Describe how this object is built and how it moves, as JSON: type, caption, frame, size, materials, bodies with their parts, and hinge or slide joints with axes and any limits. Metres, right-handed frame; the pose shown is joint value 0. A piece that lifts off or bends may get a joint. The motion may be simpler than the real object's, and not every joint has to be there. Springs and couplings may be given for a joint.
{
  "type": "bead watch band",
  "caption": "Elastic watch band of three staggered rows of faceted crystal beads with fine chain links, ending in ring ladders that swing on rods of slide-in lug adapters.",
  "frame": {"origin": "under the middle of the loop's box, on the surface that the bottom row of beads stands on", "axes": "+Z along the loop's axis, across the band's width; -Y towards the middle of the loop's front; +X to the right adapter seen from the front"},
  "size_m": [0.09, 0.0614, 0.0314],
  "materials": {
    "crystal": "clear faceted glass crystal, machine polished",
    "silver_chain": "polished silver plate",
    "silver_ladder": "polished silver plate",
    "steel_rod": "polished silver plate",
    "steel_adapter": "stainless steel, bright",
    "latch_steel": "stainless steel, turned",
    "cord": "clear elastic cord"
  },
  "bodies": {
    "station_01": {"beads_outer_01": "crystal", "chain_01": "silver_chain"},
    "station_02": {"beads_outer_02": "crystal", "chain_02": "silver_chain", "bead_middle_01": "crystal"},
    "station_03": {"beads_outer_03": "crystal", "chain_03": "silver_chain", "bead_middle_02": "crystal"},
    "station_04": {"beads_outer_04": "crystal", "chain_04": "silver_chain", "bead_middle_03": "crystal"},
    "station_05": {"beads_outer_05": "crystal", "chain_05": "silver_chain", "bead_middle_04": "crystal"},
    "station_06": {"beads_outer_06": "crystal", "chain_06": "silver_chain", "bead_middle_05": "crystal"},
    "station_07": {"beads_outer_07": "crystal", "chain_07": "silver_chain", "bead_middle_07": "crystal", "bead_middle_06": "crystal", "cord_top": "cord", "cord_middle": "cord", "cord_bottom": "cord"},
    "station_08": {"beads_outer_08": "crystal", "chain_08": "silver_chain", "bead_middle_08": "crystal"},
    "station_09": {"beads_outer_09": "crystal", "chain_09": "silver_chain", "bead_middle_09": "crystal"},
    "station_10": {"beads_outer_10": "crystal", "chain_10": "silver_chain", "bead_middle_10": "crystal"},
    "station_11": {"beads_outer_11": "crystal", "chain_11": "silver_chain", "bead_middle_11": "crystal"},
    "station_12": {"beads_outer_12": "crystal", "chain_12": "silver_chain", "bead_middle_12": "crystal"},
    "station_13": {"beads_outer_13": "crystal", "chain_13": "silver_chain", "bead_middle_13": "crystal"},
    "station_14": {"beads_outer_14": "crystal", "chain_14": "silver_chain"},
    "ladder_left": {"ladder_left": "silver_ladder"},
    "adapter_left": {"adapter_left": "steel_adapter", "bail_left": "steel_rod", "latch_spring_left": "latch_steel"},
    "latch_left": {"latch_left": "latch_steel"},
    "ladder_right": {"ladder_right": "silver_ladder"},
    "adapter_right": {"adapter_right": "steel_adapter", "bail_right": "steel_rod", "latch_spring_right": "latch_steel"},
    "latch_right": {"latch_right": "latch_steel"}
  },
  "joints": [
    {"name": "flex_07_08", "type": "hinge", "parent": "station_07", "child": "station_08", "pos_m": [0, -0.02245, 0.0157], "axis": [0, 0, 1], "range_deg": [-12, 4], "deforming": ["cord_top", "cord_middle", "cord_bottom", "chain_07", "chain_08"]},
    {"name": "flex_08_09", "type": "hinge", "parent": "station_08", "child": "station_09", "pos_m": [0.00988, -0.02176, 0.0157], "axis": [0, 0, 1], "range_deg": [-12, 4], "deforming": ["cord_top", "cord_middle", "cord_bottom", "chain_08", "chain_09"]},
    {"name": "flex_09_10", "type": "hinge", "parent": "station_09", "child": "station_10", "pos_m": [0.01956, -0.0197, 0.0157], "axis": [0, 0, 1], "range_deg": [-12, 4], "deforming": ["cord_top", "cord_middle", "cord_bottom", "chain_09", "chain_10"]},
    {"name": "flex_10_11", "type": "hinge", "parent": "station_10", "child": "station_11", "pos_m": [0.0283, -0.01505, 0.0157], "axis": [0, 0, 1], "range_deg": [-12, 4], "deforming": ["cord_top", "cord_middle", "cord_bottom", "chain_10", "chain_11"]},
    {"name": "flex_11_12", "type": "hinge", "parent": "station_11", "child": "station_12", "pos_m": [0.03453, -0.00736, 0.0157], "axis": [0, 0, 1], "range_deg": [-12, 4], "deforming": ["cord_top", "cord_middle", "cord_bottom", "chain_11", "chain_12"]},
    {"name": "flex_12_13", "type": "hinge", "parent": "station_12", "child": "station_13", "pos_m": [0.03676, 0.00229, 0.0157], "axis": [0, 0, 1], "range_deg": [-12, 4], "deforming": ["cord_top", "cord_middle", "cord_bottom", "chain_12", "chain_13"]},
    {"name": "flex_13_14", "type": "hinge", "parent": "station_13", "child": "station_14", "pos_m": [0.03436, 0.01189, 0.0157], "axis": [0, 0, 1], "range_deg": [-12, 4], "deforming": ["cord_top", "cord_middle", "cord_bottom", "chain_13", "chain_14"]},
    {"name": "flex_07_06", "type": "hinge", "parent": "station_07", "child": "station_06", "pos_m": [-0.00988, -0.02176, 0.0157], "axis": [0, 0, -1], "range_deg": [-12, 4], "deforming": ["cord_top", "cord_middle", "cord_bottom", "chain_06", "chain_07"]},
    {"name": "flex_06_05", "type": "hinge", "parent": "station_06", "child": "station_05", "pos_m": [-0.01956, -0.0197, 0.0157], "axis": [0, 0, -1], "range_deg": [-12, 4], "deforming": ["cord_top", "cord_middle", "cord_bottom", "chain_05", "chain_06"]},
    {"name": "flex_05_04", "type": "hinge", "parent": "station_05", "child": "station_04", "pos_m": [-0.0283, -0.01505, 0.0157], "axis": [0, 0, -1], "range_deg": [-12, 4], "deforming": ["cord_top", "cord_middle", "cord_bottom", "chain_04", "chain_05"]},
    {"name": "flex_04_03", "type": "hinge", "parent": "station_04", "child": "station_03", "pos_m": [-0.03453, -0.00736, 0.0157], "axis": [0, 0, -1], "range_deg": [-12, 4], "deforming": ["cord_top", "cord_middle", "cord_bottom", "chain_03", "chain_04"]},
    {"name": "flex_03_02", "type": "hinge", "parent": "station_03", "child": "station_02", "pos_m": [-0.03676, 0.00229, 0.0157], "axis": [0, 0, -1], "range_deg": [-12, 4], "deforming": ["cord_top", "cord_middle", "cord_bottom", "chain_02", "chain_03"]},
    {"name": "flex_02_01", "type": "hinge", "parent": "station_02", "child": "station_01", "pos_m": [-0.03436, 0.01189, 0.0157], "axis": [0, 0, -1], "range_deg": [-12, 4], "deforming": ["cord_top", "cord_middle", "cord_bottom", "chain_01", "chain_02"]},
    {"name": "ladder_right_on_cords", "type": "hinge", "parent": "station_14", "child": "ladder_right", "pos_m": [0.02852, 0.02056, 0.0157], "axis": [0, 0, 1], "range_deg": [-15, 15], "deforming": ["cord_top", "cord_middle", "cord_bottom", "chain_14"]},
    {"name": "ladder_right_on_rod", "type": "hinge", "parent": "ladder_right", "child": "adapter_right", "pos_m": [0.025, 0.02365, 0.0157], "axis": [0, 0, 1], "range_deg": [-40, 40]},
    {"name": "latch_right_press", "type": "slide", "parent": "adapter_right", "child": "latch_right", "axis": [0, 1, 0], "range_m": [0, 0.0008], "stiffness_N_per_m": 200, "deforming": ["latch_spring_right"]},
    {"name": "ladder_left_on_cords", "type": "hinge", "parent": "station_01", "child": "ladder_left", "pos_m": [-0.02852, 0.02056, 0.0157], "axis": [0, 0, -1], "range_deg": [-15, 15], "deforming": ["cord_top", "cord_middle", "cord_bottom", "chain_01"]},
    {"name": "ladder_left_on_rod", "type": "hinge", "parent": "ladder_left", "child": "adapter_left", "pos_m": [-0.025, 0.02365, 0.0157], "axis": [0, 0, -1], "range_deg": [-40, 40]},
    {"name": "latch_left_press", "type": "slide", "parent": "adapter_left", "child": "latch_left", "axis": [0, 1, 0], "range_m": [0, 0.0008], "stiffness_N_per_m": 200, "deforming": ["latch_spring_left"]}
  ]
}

━━━━━━━━━━

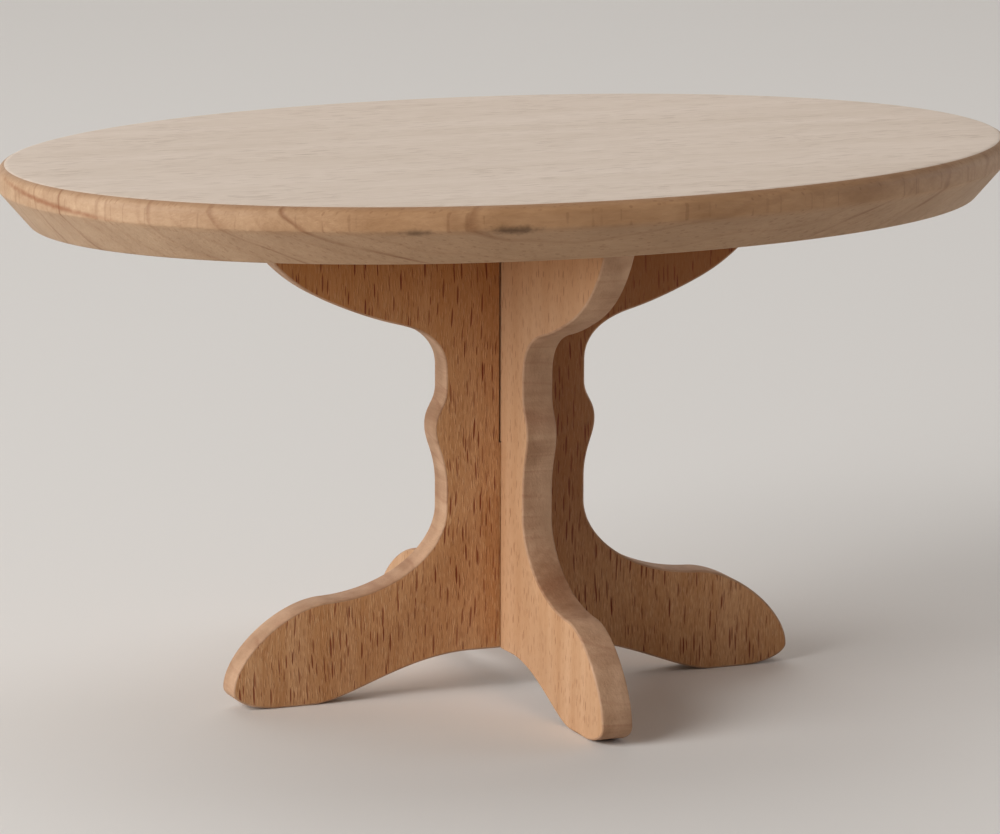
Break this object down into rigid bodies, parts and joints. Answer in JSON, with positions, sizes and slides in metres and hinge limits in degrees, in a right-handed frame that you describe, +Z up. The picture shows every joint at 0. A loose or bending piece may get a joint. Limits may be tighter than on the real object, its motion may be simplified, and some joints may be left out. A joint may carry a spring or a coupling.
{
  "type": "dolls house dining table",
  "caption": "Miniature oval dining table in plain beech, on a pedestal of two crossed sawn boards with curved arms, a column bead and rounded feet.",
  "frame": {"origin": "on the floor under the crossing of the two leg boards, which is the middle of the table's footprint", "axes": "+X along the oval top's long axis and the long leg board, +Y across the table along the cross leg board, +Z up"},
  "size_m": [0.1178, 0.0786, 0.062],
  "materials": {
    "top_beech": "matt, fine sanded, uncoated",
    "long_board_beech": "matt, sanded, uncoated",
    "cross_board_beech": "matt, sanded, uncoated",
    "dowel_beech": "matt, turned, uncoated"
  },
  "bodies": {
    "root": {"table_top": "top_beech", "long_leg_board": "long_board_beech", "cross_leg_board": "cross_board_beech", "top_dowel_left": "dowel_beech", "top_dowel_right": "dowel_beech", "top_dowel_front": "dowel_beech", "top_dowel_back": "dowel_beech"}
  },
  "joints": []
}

━━━━━━━━━━

Directive:
Copy all lines from the data that hold the word "handed".

Answer:
Describe how this object is built and how it moves, as JSON: type, caption, frame, size, materials, bodies with their parts, and hinge or slide joints with axes and any limits. Metres, right-handed frame; the pose shown is joint value 0. A piece that lifts off or bends may get a joint. The motion may be simpler than the real object's, and not every joint has to be there. Springs and couplings may be given for a joint.
Break this object down into rigid bodies, parts and joints. Answer in JSON, with positions, sizes and slides in metres and hinge limits in degrees, in a right-handed frame that you describe, +Z up. The picture shows every joint at 0. A loose or bending piece may get a joint. Limits may be tighter than on the real object, its motion may be simplified, and some joints may be left out. A joint may carry a spring or a coupling.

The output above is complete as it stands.